<-- home

authority by way of identity

I think one of the more interesting things to come out of teh Discourse is a variation of the ‘appeal to authority’ fallacy. This one, however, involves the invoking of some identity or other as a way to establish your authoritativeness over the subject at hand.

It isn’t surprising that this situation has come about. It’s sort of… the natural result of the general expectation that people speaking from their embodied experiences do so with a certain level of authenticity and authority. As in, people who experience a type of oppression are ‘expert’ in their experiences.

On its own, this isn’t really a problem. And this discursive principle arose because oppressors have this habit of pointing to resources they made as a way to ‘disprove’ the experiences of some marginalized person. A sort of default, systemic type of gaslighting. The idea that when we speak from experience we are, in fact, sharing and articulating a type of knowledge, a type of truth, resists this gaslighting. The white mythologizing. The erasure of our histories.

It is also a way of incorporating a different kind of epistemology, one that dislocates the white/masculine notion that the only real ‘knowledge’ is objectively and empirically derived. It is an epistemology that makes space for the idea that our experiences and the sharing of our stories expresses a truth equal to ‘objective’ knowledge.

Overall, this is a good thing and not something I’d want to see changed.

So how does this slip into a special kind of discursive fallacy within teh Discourse?

It happens when individuals generalize from their subjective expriences to create theories with broad scopes and impacts. And they claim that this generalization is warranted because they have x identity. Alternatively, it occurs when people use their identity as a premise for the argument that they are making: ‘because I’m x, y is the One True Path(tm)”.

Essentially, they use their identity as a way to appeal to/establish their authority on the discussion.

This is sort of subtle and I’m not sure I’m being clear enough.
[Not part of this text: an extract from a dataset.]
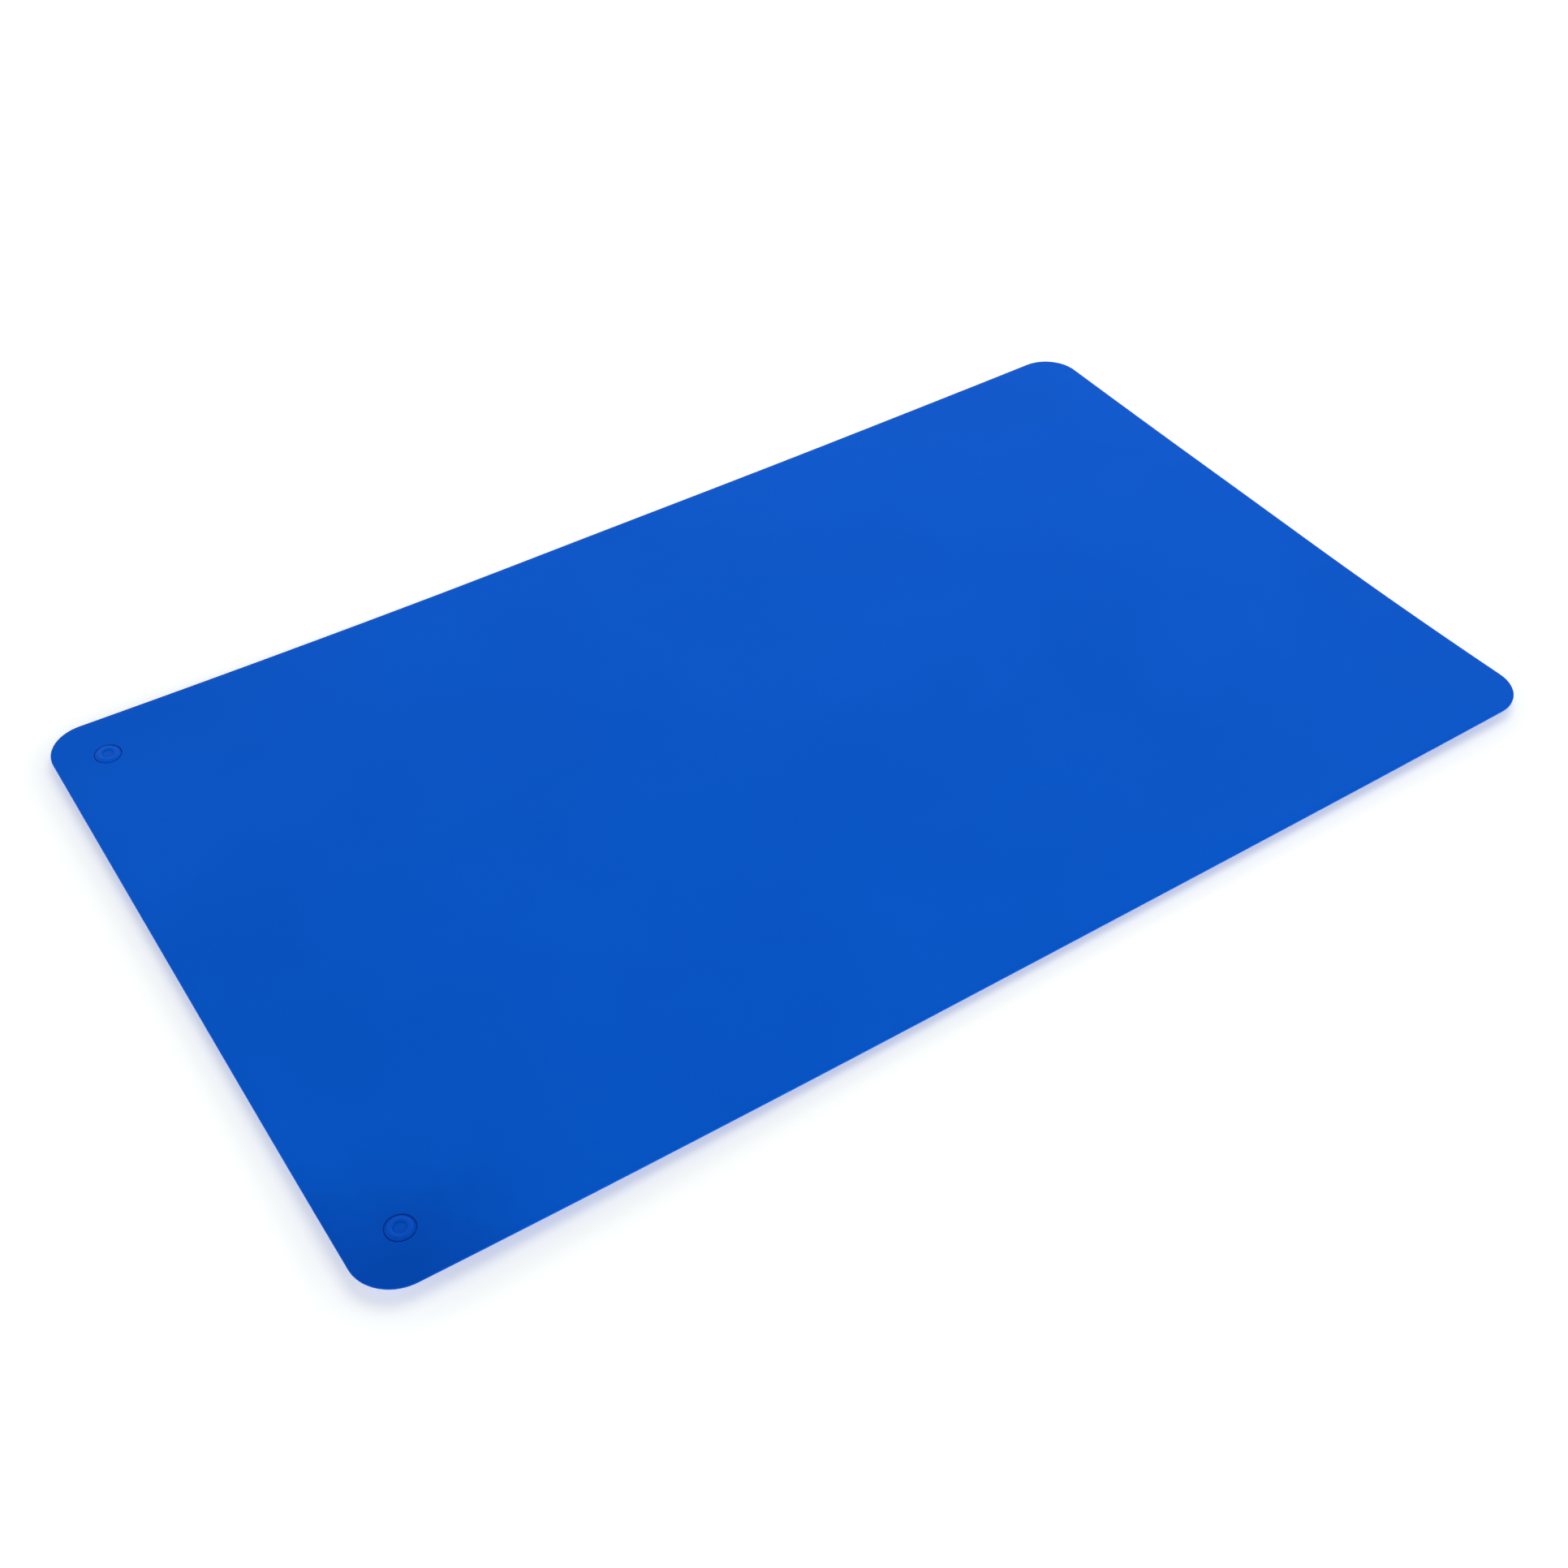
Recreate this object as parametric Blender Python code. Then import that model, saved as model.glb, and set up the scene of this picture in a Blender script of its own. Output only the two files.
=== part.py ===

The problem with this is that often the person’s identity is relevant, its just that it doesn’t always have a bearing on whether or not they are right. Their identity doesn’t actually confer validity or truth onto the conclusions they draw.

Here’s an example: I am a child abuse survivor, parents should have to get a license to have children.

Sound familiar? There are a bunch of variations of this sort of thinking. And, no, I’m not talking about the morbid, gallows type of humour that involves making large, hyperbolic statements (‘down with cis’ for example). In a lot of ways, its pretty easy to see that ‘down with cis’ isn’t really a coherent political strategy (or even a suggestion). Asserting that parents should require licenses to have kids, however? This is an actual suggestion I’ve heard people make (and make as a sincere belief that this is a good way to deal with child abuse).

Often the way this plays out is that someone will have written some kind of atrocious statement or call to action and when people respond negatively, they’ll make the appeal to their identity “this problematic thing I just said is okay because I’m x”. As if, somehow, the idea that trans women should only use women’s restrooms if we’ve had bottom surgery is more ‘acceptable’ or legitimate when articulated by a trans woman (and, yes, this is something I’ve seen).

Another context where I’ve seen this come up is when someone from outside of a certain community questions something someone in the community has said (because it problematic in one respect or another), the person will often reply “well, I’m part of this community and you aren’t.” Which, sure, is true and, generally, people not belonging to a group should not speak over those who do… This doesn’t necessarily invalidate the criticism nor does it actually make what the person has done/said ‘okay’ and above reproach.

Just because a person articulates something based on their personal experiences, does not necessarily mean that its true. Nor does the validity of their personal experiences entail that whatever generalization they’re asserting is also valid.